How has Menswear changed over the last decade?
Menswear has had quite the decade.
It is predicted that next year it actually will surpass womenswear in terms of sales. In fact, over the last 10 years, the line between menswear and womenswear has become increasingly blurred. Since 2012 with the introduction of LCM, the menswear shows have been steadily garnering the same amount of interest as their female counterparts.
And in 2016, Burberry became the first major brand to meld their fashion week offerings with a mixed catwalk, highlighting the importance of menswear in the fashion calendar. It wasn’t an instance success. As Charlie Porter reported for the FT
“putting men’s and women’s on the same catwalk, and it can easily fall into stereotypical gender norms…A unified catwalk needs to be just that: unified”.
But having the men and women walking together has forced designers into giving menswear the same care and consideration, to create them as one collection, rather than 2 halves of a whole.
Where once Saint Laurent’s menswear show consisted of 25 suits, in 2019 it was a cacophony of colours and patterns and textures, with over 100 looks, including black-lit glowing neon. I can imagine that dropping the house lights for those final looks would have been a dramatic climax, but it also serves to further blend the gender of clothing. In the dark you can’t tell male from female, and quite frankly who cares, it is a theatrical spectacle. and I for one was entertained.
A savvy businessman knows that clothing is expensive to design and produce so the real money comes from branded accessories and perfumes. Last decade, men’s accessories consisted of glasses and trilby hats. But not so now. Now the men’s accessories editors are almost as busy as the women’s, with eyewear, jewellery and bags. So many bags. Dior, a house which is still one of only 15 members of the Chambre Syndicale de la Haute Couture, sent no fewer than 9 men down their Fall ’19 catwalk sporting cross body bags. What would Cristian make of that I wonder.
It has been a decade of pushing boundaries for menswear.
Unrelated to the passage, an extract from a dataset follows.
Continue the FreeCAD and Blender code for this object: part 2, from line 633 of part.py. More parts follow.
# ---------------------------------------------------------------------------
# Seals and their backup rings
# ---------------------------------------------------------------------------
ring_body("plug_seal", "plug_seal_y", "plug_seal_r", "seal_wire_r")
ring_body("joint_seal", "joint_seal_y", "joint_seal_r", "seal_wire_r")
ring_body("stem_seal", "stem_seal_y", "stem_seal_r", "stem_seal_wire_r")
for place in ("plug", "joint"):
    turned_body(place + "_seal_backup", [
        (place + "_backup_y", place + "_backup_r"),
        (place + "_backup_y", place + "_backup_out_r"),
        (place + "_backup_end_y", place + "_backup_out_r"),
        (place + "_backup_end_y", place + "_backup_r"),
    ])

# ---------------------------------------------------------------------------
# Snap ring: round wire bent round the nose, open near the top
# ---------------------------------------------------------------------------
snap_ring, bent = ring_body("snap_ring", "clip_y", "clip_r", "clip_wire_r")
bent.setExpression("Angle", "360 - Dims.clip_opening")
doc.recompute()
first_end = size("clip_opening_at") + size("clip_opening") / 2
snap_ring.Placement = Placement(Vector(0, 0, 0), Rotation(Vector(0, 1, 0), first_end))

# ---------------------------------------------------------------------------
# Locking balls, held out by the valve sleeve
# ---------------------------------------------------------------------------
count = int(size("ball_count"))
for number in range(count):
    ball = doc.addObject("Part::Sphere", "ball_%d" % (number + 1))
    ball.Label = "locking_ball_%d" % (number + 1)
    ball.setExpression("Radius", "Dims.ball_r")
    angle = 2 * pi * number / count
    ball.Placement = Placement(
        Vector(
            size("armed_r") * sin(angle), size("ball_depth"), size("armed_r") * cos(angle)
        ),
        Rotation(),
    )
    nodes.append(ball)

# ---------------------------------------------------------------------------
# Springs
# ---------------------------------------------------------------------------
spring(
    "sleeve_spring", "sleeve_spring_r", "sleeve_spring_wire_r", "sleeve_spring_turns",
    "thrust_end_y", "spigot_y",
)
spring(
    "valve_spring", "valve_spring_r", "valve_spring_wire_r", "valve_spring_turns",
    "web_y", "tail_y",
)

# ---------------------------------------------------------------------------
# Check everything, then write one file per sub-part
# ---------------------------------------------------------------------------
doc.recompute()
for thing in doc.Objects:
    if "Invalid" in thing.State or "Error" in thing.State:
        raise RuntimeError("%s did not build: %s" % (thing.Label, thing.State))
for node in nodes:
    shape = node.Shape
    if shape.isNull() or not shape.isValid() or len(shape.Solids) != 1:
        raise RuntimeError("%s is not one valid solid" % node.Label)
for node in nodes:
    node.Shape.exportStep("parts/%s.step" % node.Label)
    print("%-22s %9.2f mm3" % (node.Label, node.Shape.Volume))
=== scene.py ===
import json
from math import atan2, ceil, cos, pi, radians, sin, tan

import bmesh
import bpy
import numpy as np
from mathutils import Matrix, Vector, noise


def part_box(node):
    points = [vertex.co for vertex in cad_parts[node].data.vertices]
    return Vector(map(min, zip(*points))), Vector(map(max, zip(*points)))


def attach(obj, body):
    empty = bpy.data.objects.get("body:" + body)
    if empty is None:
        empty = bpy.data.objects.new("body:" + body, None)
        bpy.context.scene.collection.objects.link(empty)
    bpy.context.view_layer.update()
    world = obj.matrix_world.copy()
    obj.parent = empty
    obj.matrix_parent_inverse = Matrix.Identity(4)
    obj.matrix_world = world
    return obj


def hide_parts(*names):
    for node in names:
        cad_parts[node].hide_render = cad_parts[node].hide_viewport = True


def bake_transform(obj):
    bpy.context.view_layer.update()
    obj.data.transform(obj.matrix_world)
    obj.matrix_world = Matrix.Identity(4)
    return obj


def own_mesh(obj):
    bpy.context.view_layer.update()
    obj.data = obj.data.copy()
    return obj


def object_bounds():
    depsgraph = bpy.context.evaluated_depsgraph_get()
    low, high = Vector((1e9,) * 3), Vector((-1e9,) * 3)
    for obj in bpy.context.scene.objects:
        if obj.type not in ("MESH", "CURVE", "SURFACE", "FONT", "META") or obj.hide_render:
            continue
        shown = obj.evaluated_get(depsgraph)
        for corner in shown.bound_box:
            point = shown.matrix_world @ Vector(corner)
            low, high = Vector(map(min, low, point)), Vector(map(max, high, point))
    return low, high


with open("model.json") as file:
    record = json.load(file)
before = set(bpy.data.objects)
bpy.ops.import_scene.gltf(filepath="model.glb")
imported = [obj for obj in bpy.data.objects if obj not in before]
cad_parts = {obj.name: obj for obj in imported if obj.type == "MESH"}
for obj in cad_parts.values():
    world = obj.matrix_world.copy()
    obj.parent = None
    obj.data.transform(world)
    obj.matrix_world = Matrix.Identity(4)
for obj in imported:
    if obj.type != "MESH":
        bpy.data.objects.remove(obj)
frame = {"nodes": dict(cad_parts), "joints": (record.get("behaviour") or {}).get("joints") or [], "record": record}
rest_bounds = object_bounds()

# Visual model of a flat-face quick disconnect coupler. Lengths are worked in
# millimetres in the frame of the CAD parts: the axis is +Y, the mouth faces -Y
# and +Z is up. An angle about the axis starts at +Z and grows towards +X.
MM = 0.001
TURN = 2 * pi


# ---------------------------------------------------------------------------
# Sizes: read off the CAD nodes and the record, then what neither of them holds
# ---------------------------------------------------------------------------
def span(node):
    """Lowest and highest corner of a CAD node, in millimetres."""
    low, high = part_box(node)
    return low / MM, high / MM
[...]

Even a designer like Paul Smith who has always been known for producing tailoring with a little more colour and whimsy than most, has taken it further. Rather than colour being hidden alongside neutrals, great blocks of yellow, pink and electric blue hit his ’19 runways. Could it be that the a rejection of the darker side of this decade, the austerity, the dire political landscape and the constant stream of general negativity on social media, has caused this rise in colour? Despite what detractors may say, fashion has always been more than clothes. It is a living breathing display of the social issues plaguing the time. It should be looked at in context.
For example, take the tailoring house Ermenegildo Zegna. It has always produced beautiful suits with a little something unusual about them - workwear for people who don’t want to be a faceless drone in a navy worsted. But now workwear doesn’t just mean suiting. Technology has allowed the working environment to adapt and become more flexible. Informal offices encourage a more informal uniform. And that is reflected in Zegna’s ’19 show. Where once there were shirts, there’re now jumpers. Blazers have given way to bomber jackets. Greatcoats to anoraks. This was the decade in which even tailoring stalwarts did away with the traditional rules of menswear.
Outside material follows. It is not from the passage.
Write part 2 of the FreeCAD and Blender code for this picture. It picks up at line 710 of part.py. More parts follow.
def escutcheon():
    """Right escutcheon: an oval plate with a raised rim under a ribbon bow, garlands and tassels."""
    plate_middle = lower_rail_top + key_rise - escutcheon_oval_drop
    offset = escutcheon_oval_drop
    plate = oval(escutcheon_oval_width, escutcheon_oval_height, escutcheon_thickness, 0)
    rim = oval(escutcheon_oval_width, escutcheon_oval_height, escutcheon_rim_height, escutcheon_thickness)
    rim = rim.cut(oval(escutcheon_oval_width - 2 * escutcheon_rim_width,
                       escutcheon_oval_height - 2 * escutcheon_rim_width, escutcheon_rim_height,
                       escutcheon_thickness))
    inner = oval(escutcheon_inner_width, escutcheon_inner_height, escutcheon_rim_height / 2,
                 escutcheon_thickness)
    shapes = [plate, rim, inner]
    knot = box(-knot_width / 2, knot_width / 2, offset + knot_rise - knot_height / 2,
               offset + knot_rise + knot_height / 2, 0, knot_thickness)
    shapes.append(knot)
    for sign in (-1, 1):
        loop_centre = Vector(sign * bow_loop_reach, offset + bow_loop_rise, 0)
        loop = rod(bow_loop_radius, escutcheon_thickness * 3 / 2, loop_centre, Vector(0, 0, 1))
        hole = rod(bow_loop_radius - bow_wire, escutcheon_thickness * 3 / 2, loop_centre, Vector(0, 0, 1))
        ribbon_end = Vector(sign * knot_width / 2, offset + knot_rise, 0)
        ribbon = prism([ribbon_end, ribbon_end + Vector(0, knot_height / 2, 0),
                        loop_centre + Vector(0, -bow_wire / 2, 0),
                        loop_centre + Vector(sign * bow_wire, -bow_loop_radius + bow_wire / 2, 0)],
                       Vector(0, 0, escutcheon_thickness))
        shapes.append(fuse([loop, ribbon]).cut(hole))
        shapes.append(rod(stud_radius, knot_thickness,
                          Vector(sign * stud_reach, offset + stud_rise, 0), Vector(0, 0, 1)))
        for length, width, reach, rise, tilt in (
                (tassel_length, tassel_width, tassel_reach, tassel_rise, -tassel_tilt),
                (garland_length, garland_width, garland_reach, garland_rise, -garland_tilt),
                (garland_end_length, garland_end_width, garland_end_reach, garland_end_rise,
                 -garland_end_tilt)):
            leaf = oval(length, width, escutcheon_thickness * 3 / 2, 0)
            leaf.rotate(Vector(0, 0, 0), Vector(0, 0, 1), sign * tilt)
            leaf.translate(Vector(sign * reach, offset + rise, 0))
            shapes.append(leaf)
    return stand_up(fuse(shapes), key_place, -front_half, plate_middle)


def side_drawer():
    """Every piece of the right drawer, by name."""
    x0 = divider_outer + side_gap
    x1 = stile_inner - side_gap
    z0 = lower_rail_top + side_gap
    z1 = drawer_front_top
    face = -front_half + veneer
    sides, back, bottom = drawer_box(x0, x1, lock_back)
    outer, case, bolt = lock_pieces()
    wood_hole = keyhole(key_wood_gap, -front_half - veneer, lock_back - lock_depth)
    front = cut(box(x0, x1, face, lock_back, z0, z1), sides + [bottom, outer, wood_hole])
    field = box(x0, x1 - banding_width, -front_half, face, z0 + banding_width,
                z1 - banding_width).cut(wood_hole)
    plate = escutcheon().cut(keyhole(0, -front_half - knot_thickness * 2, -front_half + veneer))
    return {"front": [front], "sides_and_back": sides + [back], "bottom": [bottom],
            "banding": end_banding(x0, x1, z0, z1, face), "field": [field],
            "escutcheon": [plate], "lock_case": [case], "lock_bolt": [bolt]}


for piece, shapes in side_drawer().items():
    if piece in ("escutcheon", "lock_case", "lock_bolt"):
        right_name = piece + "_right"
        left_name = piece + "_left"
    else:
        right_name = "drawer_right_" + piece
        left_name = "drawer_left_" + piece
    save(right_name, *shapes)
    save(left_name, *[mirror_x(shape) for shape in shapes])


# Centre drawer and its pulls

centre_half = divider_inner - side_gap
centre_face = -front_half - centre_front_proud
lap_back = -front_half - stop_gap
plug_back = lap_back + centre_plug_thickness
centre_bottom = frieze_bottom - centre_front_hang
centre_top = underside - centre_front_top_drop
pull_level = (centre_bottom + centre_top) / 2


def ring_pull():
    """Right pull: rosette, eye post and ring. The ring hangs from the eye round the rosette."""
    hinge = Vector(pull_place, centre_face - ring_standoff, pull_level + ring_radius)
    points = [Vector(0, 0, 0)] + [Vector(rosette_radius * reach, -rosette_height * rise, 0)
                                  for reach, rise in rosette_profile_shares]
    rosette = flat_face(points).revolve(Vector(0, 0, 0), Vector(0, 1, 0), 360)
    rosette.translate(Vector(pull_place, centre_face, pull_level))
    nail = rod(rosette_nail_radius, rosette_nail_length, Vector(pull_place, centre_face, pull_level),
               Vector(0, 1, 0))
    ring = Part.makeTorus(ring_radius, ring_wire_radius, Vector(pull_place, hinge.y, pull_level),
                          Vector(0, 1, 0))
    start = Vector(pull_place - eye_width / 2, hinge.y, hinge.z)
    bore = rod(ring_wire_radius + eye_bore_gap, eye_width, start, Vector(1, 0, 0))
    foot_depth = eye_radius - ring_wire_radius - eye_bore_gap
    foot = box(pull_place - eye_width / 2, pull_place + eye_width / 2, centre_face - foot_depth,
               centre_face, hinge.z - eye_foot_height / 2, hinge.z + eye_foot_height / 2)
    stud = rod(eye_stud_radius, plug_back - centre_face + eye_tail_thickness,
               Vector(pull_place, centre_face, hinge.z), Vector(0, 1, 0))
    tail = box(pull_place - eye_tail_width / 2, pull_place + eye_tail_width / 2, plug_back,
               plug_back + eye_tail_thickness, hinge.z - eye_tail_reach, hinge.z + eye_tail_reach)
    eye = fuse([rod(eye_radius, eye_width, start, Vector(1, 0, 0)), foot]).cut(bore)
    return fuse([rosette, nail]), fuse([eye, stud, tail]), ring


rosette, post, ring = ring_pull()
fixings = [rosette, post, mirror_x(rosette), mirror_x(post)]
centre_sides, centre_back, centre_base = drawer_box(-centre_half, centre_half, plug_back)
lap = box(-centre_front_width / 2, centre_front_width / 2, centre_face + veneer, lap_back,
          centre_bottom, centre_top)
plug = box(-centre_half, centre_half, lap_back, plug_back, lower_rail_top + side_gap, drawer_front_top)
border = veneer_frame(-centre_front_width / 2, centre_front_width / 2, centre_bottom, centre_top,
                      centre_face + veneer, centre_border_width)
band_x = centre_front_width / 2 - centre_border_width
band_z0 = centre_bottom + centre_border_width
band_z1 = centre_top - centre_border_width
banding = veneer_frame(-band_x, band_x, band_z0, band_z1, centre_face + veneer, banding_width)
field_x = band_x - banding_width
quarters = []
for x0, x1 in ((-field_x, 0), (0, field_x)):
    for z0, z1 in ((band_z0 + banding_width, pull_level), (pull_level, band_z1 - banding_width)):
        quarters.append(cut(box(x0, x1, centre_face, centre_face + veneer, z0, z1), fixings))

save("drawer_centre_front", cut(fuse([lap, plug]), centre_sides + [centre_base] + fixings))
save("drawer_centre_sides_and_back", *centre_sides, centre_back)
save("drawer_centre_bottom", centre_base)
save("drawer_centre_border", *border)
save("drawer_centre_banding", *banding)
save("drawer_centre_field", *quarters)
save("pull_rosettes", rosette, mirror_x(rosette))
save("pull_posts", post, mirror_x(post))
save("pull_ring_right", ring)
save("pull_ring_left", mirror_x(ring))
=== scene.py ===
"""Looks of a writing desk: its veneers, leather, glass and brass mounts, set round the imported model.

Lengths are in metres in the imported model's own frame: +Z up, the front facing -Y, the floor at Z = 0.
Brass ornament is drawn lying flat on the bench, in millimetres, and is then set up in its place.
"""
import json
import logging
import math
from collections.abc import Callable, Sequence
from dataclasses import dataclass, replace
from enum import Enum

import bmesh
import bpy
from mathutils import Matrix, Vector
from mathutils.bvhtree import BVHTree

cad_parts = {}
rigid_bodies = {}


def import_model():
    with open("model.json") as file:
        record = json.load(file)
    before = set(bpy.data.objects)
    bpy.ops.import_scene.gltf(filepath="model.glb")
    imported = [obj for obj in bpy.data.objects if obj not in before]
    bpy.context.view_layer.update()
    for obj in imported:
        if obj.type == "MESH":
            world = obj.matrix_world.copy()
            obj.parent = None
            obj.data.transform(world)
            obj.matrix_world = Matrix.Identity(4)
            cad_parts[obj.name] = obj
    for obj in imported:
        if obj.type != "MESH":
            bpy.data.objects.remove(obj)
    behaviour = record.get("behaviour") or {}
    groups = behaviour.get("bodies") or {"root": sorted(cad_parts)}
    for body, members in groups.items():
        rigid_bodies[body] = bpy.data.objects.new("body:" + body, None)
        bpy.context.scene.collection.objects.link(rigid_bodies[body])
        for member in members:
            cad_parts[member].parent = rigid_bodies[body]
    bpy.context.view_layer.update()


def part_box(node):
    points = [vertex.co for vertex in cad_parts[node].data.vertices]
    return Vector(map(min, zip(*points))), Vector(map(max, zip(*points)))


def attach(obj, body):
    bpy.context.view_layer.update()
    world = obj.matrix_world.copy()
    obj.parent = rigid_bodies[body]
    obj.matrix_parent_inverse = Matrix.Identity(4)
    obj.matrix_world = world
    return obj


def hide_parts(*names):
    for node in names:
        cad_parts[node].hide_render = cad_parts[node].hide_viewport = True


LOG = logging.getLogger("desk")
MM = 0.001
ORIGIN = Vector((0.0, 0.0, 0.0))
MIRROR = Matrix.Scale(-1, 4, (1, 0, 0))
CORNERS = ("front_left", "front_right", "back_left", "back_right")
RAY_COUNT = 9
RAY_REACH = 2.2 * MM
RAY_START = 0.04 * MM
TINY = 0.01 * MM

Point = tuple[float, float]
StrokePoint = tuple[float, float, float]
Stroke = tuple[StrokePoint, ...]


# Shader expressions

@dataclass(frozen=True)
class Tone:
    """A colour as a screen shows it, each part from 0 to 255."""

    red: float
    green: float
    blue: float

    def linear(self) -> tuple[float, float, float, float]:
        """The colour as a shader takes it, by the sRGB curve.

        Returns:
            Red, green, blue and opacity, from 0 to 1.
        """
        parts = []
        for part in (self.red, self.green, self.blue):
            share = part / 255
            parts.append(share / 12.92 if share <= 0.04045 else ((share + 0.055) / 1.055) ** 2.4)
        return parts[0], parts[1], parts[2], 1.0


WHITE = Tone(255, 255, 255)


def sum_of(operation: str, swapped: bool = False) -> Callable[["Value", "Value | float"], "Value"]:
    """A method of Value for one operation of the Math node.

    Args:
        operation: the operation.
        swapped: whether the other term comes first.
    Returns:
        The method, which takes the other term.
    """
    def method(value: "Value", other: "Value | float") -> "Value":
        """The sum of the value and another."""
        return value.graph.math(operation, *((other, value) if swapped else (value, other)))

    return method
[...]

And that leads me onto arguably the men’s brand of the decade. Gucci. Oh how far it has come. The 2010 show is everything I had come to expect from the Italian brands of old. White skinny jeans, tan leather jackets and loafers with no socks. But then in 2015, Alessandro Michele was appointed Creative Director and there was an explosion. The maximalist trend which had been quietly growing in interiors was brought to the catwalk in a sea of pussybows, clashing prints and 70’s colour palettes; the tight trousers of Mick Jagger, billowing silk shirts of Adam Ant mixed in with the pastel tailoring of David Bowie - there are no gold stars for guessing Michele’s inspiration. And never have the gender-bending days of yore felt more relevant than now, as gender identity is being questioned and redefined. It seems only natural that the next decade will see a greater development of androgynous dressing. And I for one cannot wait.